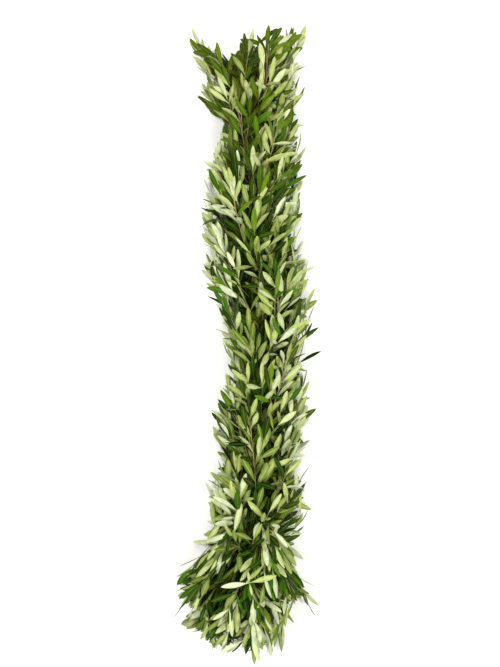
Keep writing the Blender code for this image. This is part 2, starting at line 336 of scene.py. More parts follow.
def stem_points(spray, attempt):
    """Its angle round the rope, and its joints: two where it is bound, then one a leafy length."""
    draw = random.Random(f"stem {spray.number} {attempt}")
    azimuth = spray.azimuth + draw.uniform(-1, 1) * (STEM_TURN + attempt)
    ahead = (TOP_LENGTH if spray.way > 0 else FOOT_LENGTHS[spray.tie]) * draw.uniform(*LENGTH_RANGE)
    start = tie_y(spray.tie) - spray.way * BOUND_LENGTH / 2
    leave = tie_y(spray.tie) + spray.way * BOUND_LENGTH / 2
    right, up = math.cos(math.radians(azimuth)), math.sin(math.radians(azimuth))
    outline = RIGHT_REACH if right > 0 else LEFT_REACH
    reach = max(eased(outline, leave + spray.way * ahead) - LEAF_REACH, LEAST_REACH)
    sideways = reach * math.copysign(math.sqrt(abs(right)), right) * draw.uniform(*REACH_RANGE)
    rise = (RISE if up > 0 else SAG) * up - SIDE_DROOP * abs(right)
    sway = draw.uniform(-SWAY, SWAY)
    beside = ROPE_RADIUS + BOUND_GAP + STEM_RADIUS
    points = [around_rope(start, azimuth, beside), around_rope(leave, azimuth, beside)]
    for joint in range(1, PAIRS + 1):
        share = joint / PAIRS
        out = share**OUT_POWER * (OUT_EARLY + (1 - OUT_EARLY) * share)
        place = around_rope(leave + spray.way * ahead * share, azimuth, beside + PAST_NEXT_TIE)
        place.x += sideways * out + sway * math.sin(math.pi * share)
        place.z = max(place.z + rise * out, LOWEST_STEM)
        points.append(place)
    return azimuth, points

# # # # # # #

- What to produce: Print the whole listing exactly as it is.

- Correct response:
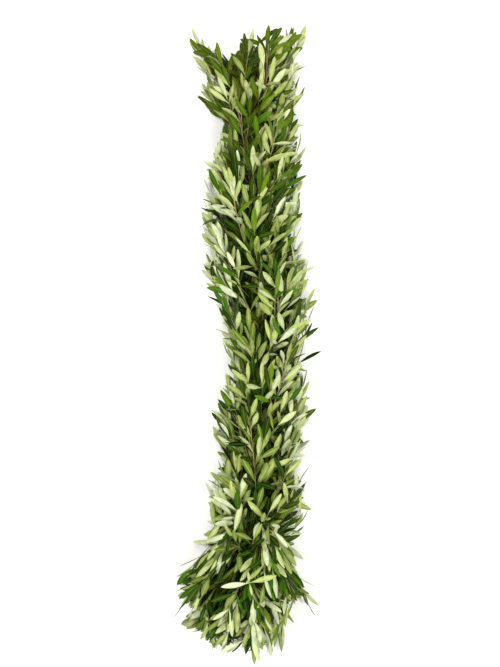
Keep writing the Blender code for this image. This is part 2, starting at line 336 of scene.py. More parts follow.
def stem_points(spray, attempt):
    """Its angle round the rope, and its joints: two where it is bound, then one a leafy length."""
    draw = random.Random(f"stem {spray.number} {attempt}")
    azimuth = spray.azimuth + draw.uniform(-1, 1) * (STEM_TURN + attempt)
    ahead = (TOP_LENGTH if spray.way > 0 else FOOT_LENGTHS[spray.tie]) * draw.uniform(*LENGTH_RANGE)
    start = tie_y(spray.tie) - spray.way * BOUND_LENGTH / 2
    leave = tie_y(spray.tie) + spray.way * BOUND_LENGTH / 2
    right, up = math.cos(math.radians(azimuth)), math.sin(math.radians(azimuth))
    outline = RIGHT_REACH if right > 0 else LEFT_REACH
    reach = max(eased(outline, leave + spray.way * ahead) - LEAF_REACH, LEAST_REACH)
    sideways = reach * math.copysign(math.sqrt(abs(right)), right) * draw.uniform(*REACH_RANGE)
    rise = (RISE if up > 0 else SAG) * up - SIDE_DROOP * abs(right)
    sway = draw.uniform(-SWAY, SWAY)
    beside = ROPE_RADIUS + BOUND_GAP + STEM_RADIUS
    points = [around_rope(start, azimuth, beside), around_rope(leave, azimuth, beside)]
    for joint in range(1, PAIRS + 1):
        share = joint / PAIRS
        out = share**OUT_POWER * (OUT_EARLY + (1 - OUT_EARLY) * share)
        place = around_rope(leave + spray.way * ahead * share, azimuth, beside + PAST_NEXT_TIE)
        place.x += sideways * out + sway * math.sin(math.pi * share)
        place.z = max(place.z + rise * out, LOWEST_STEM)
        points.append(place)
    return azimuth, points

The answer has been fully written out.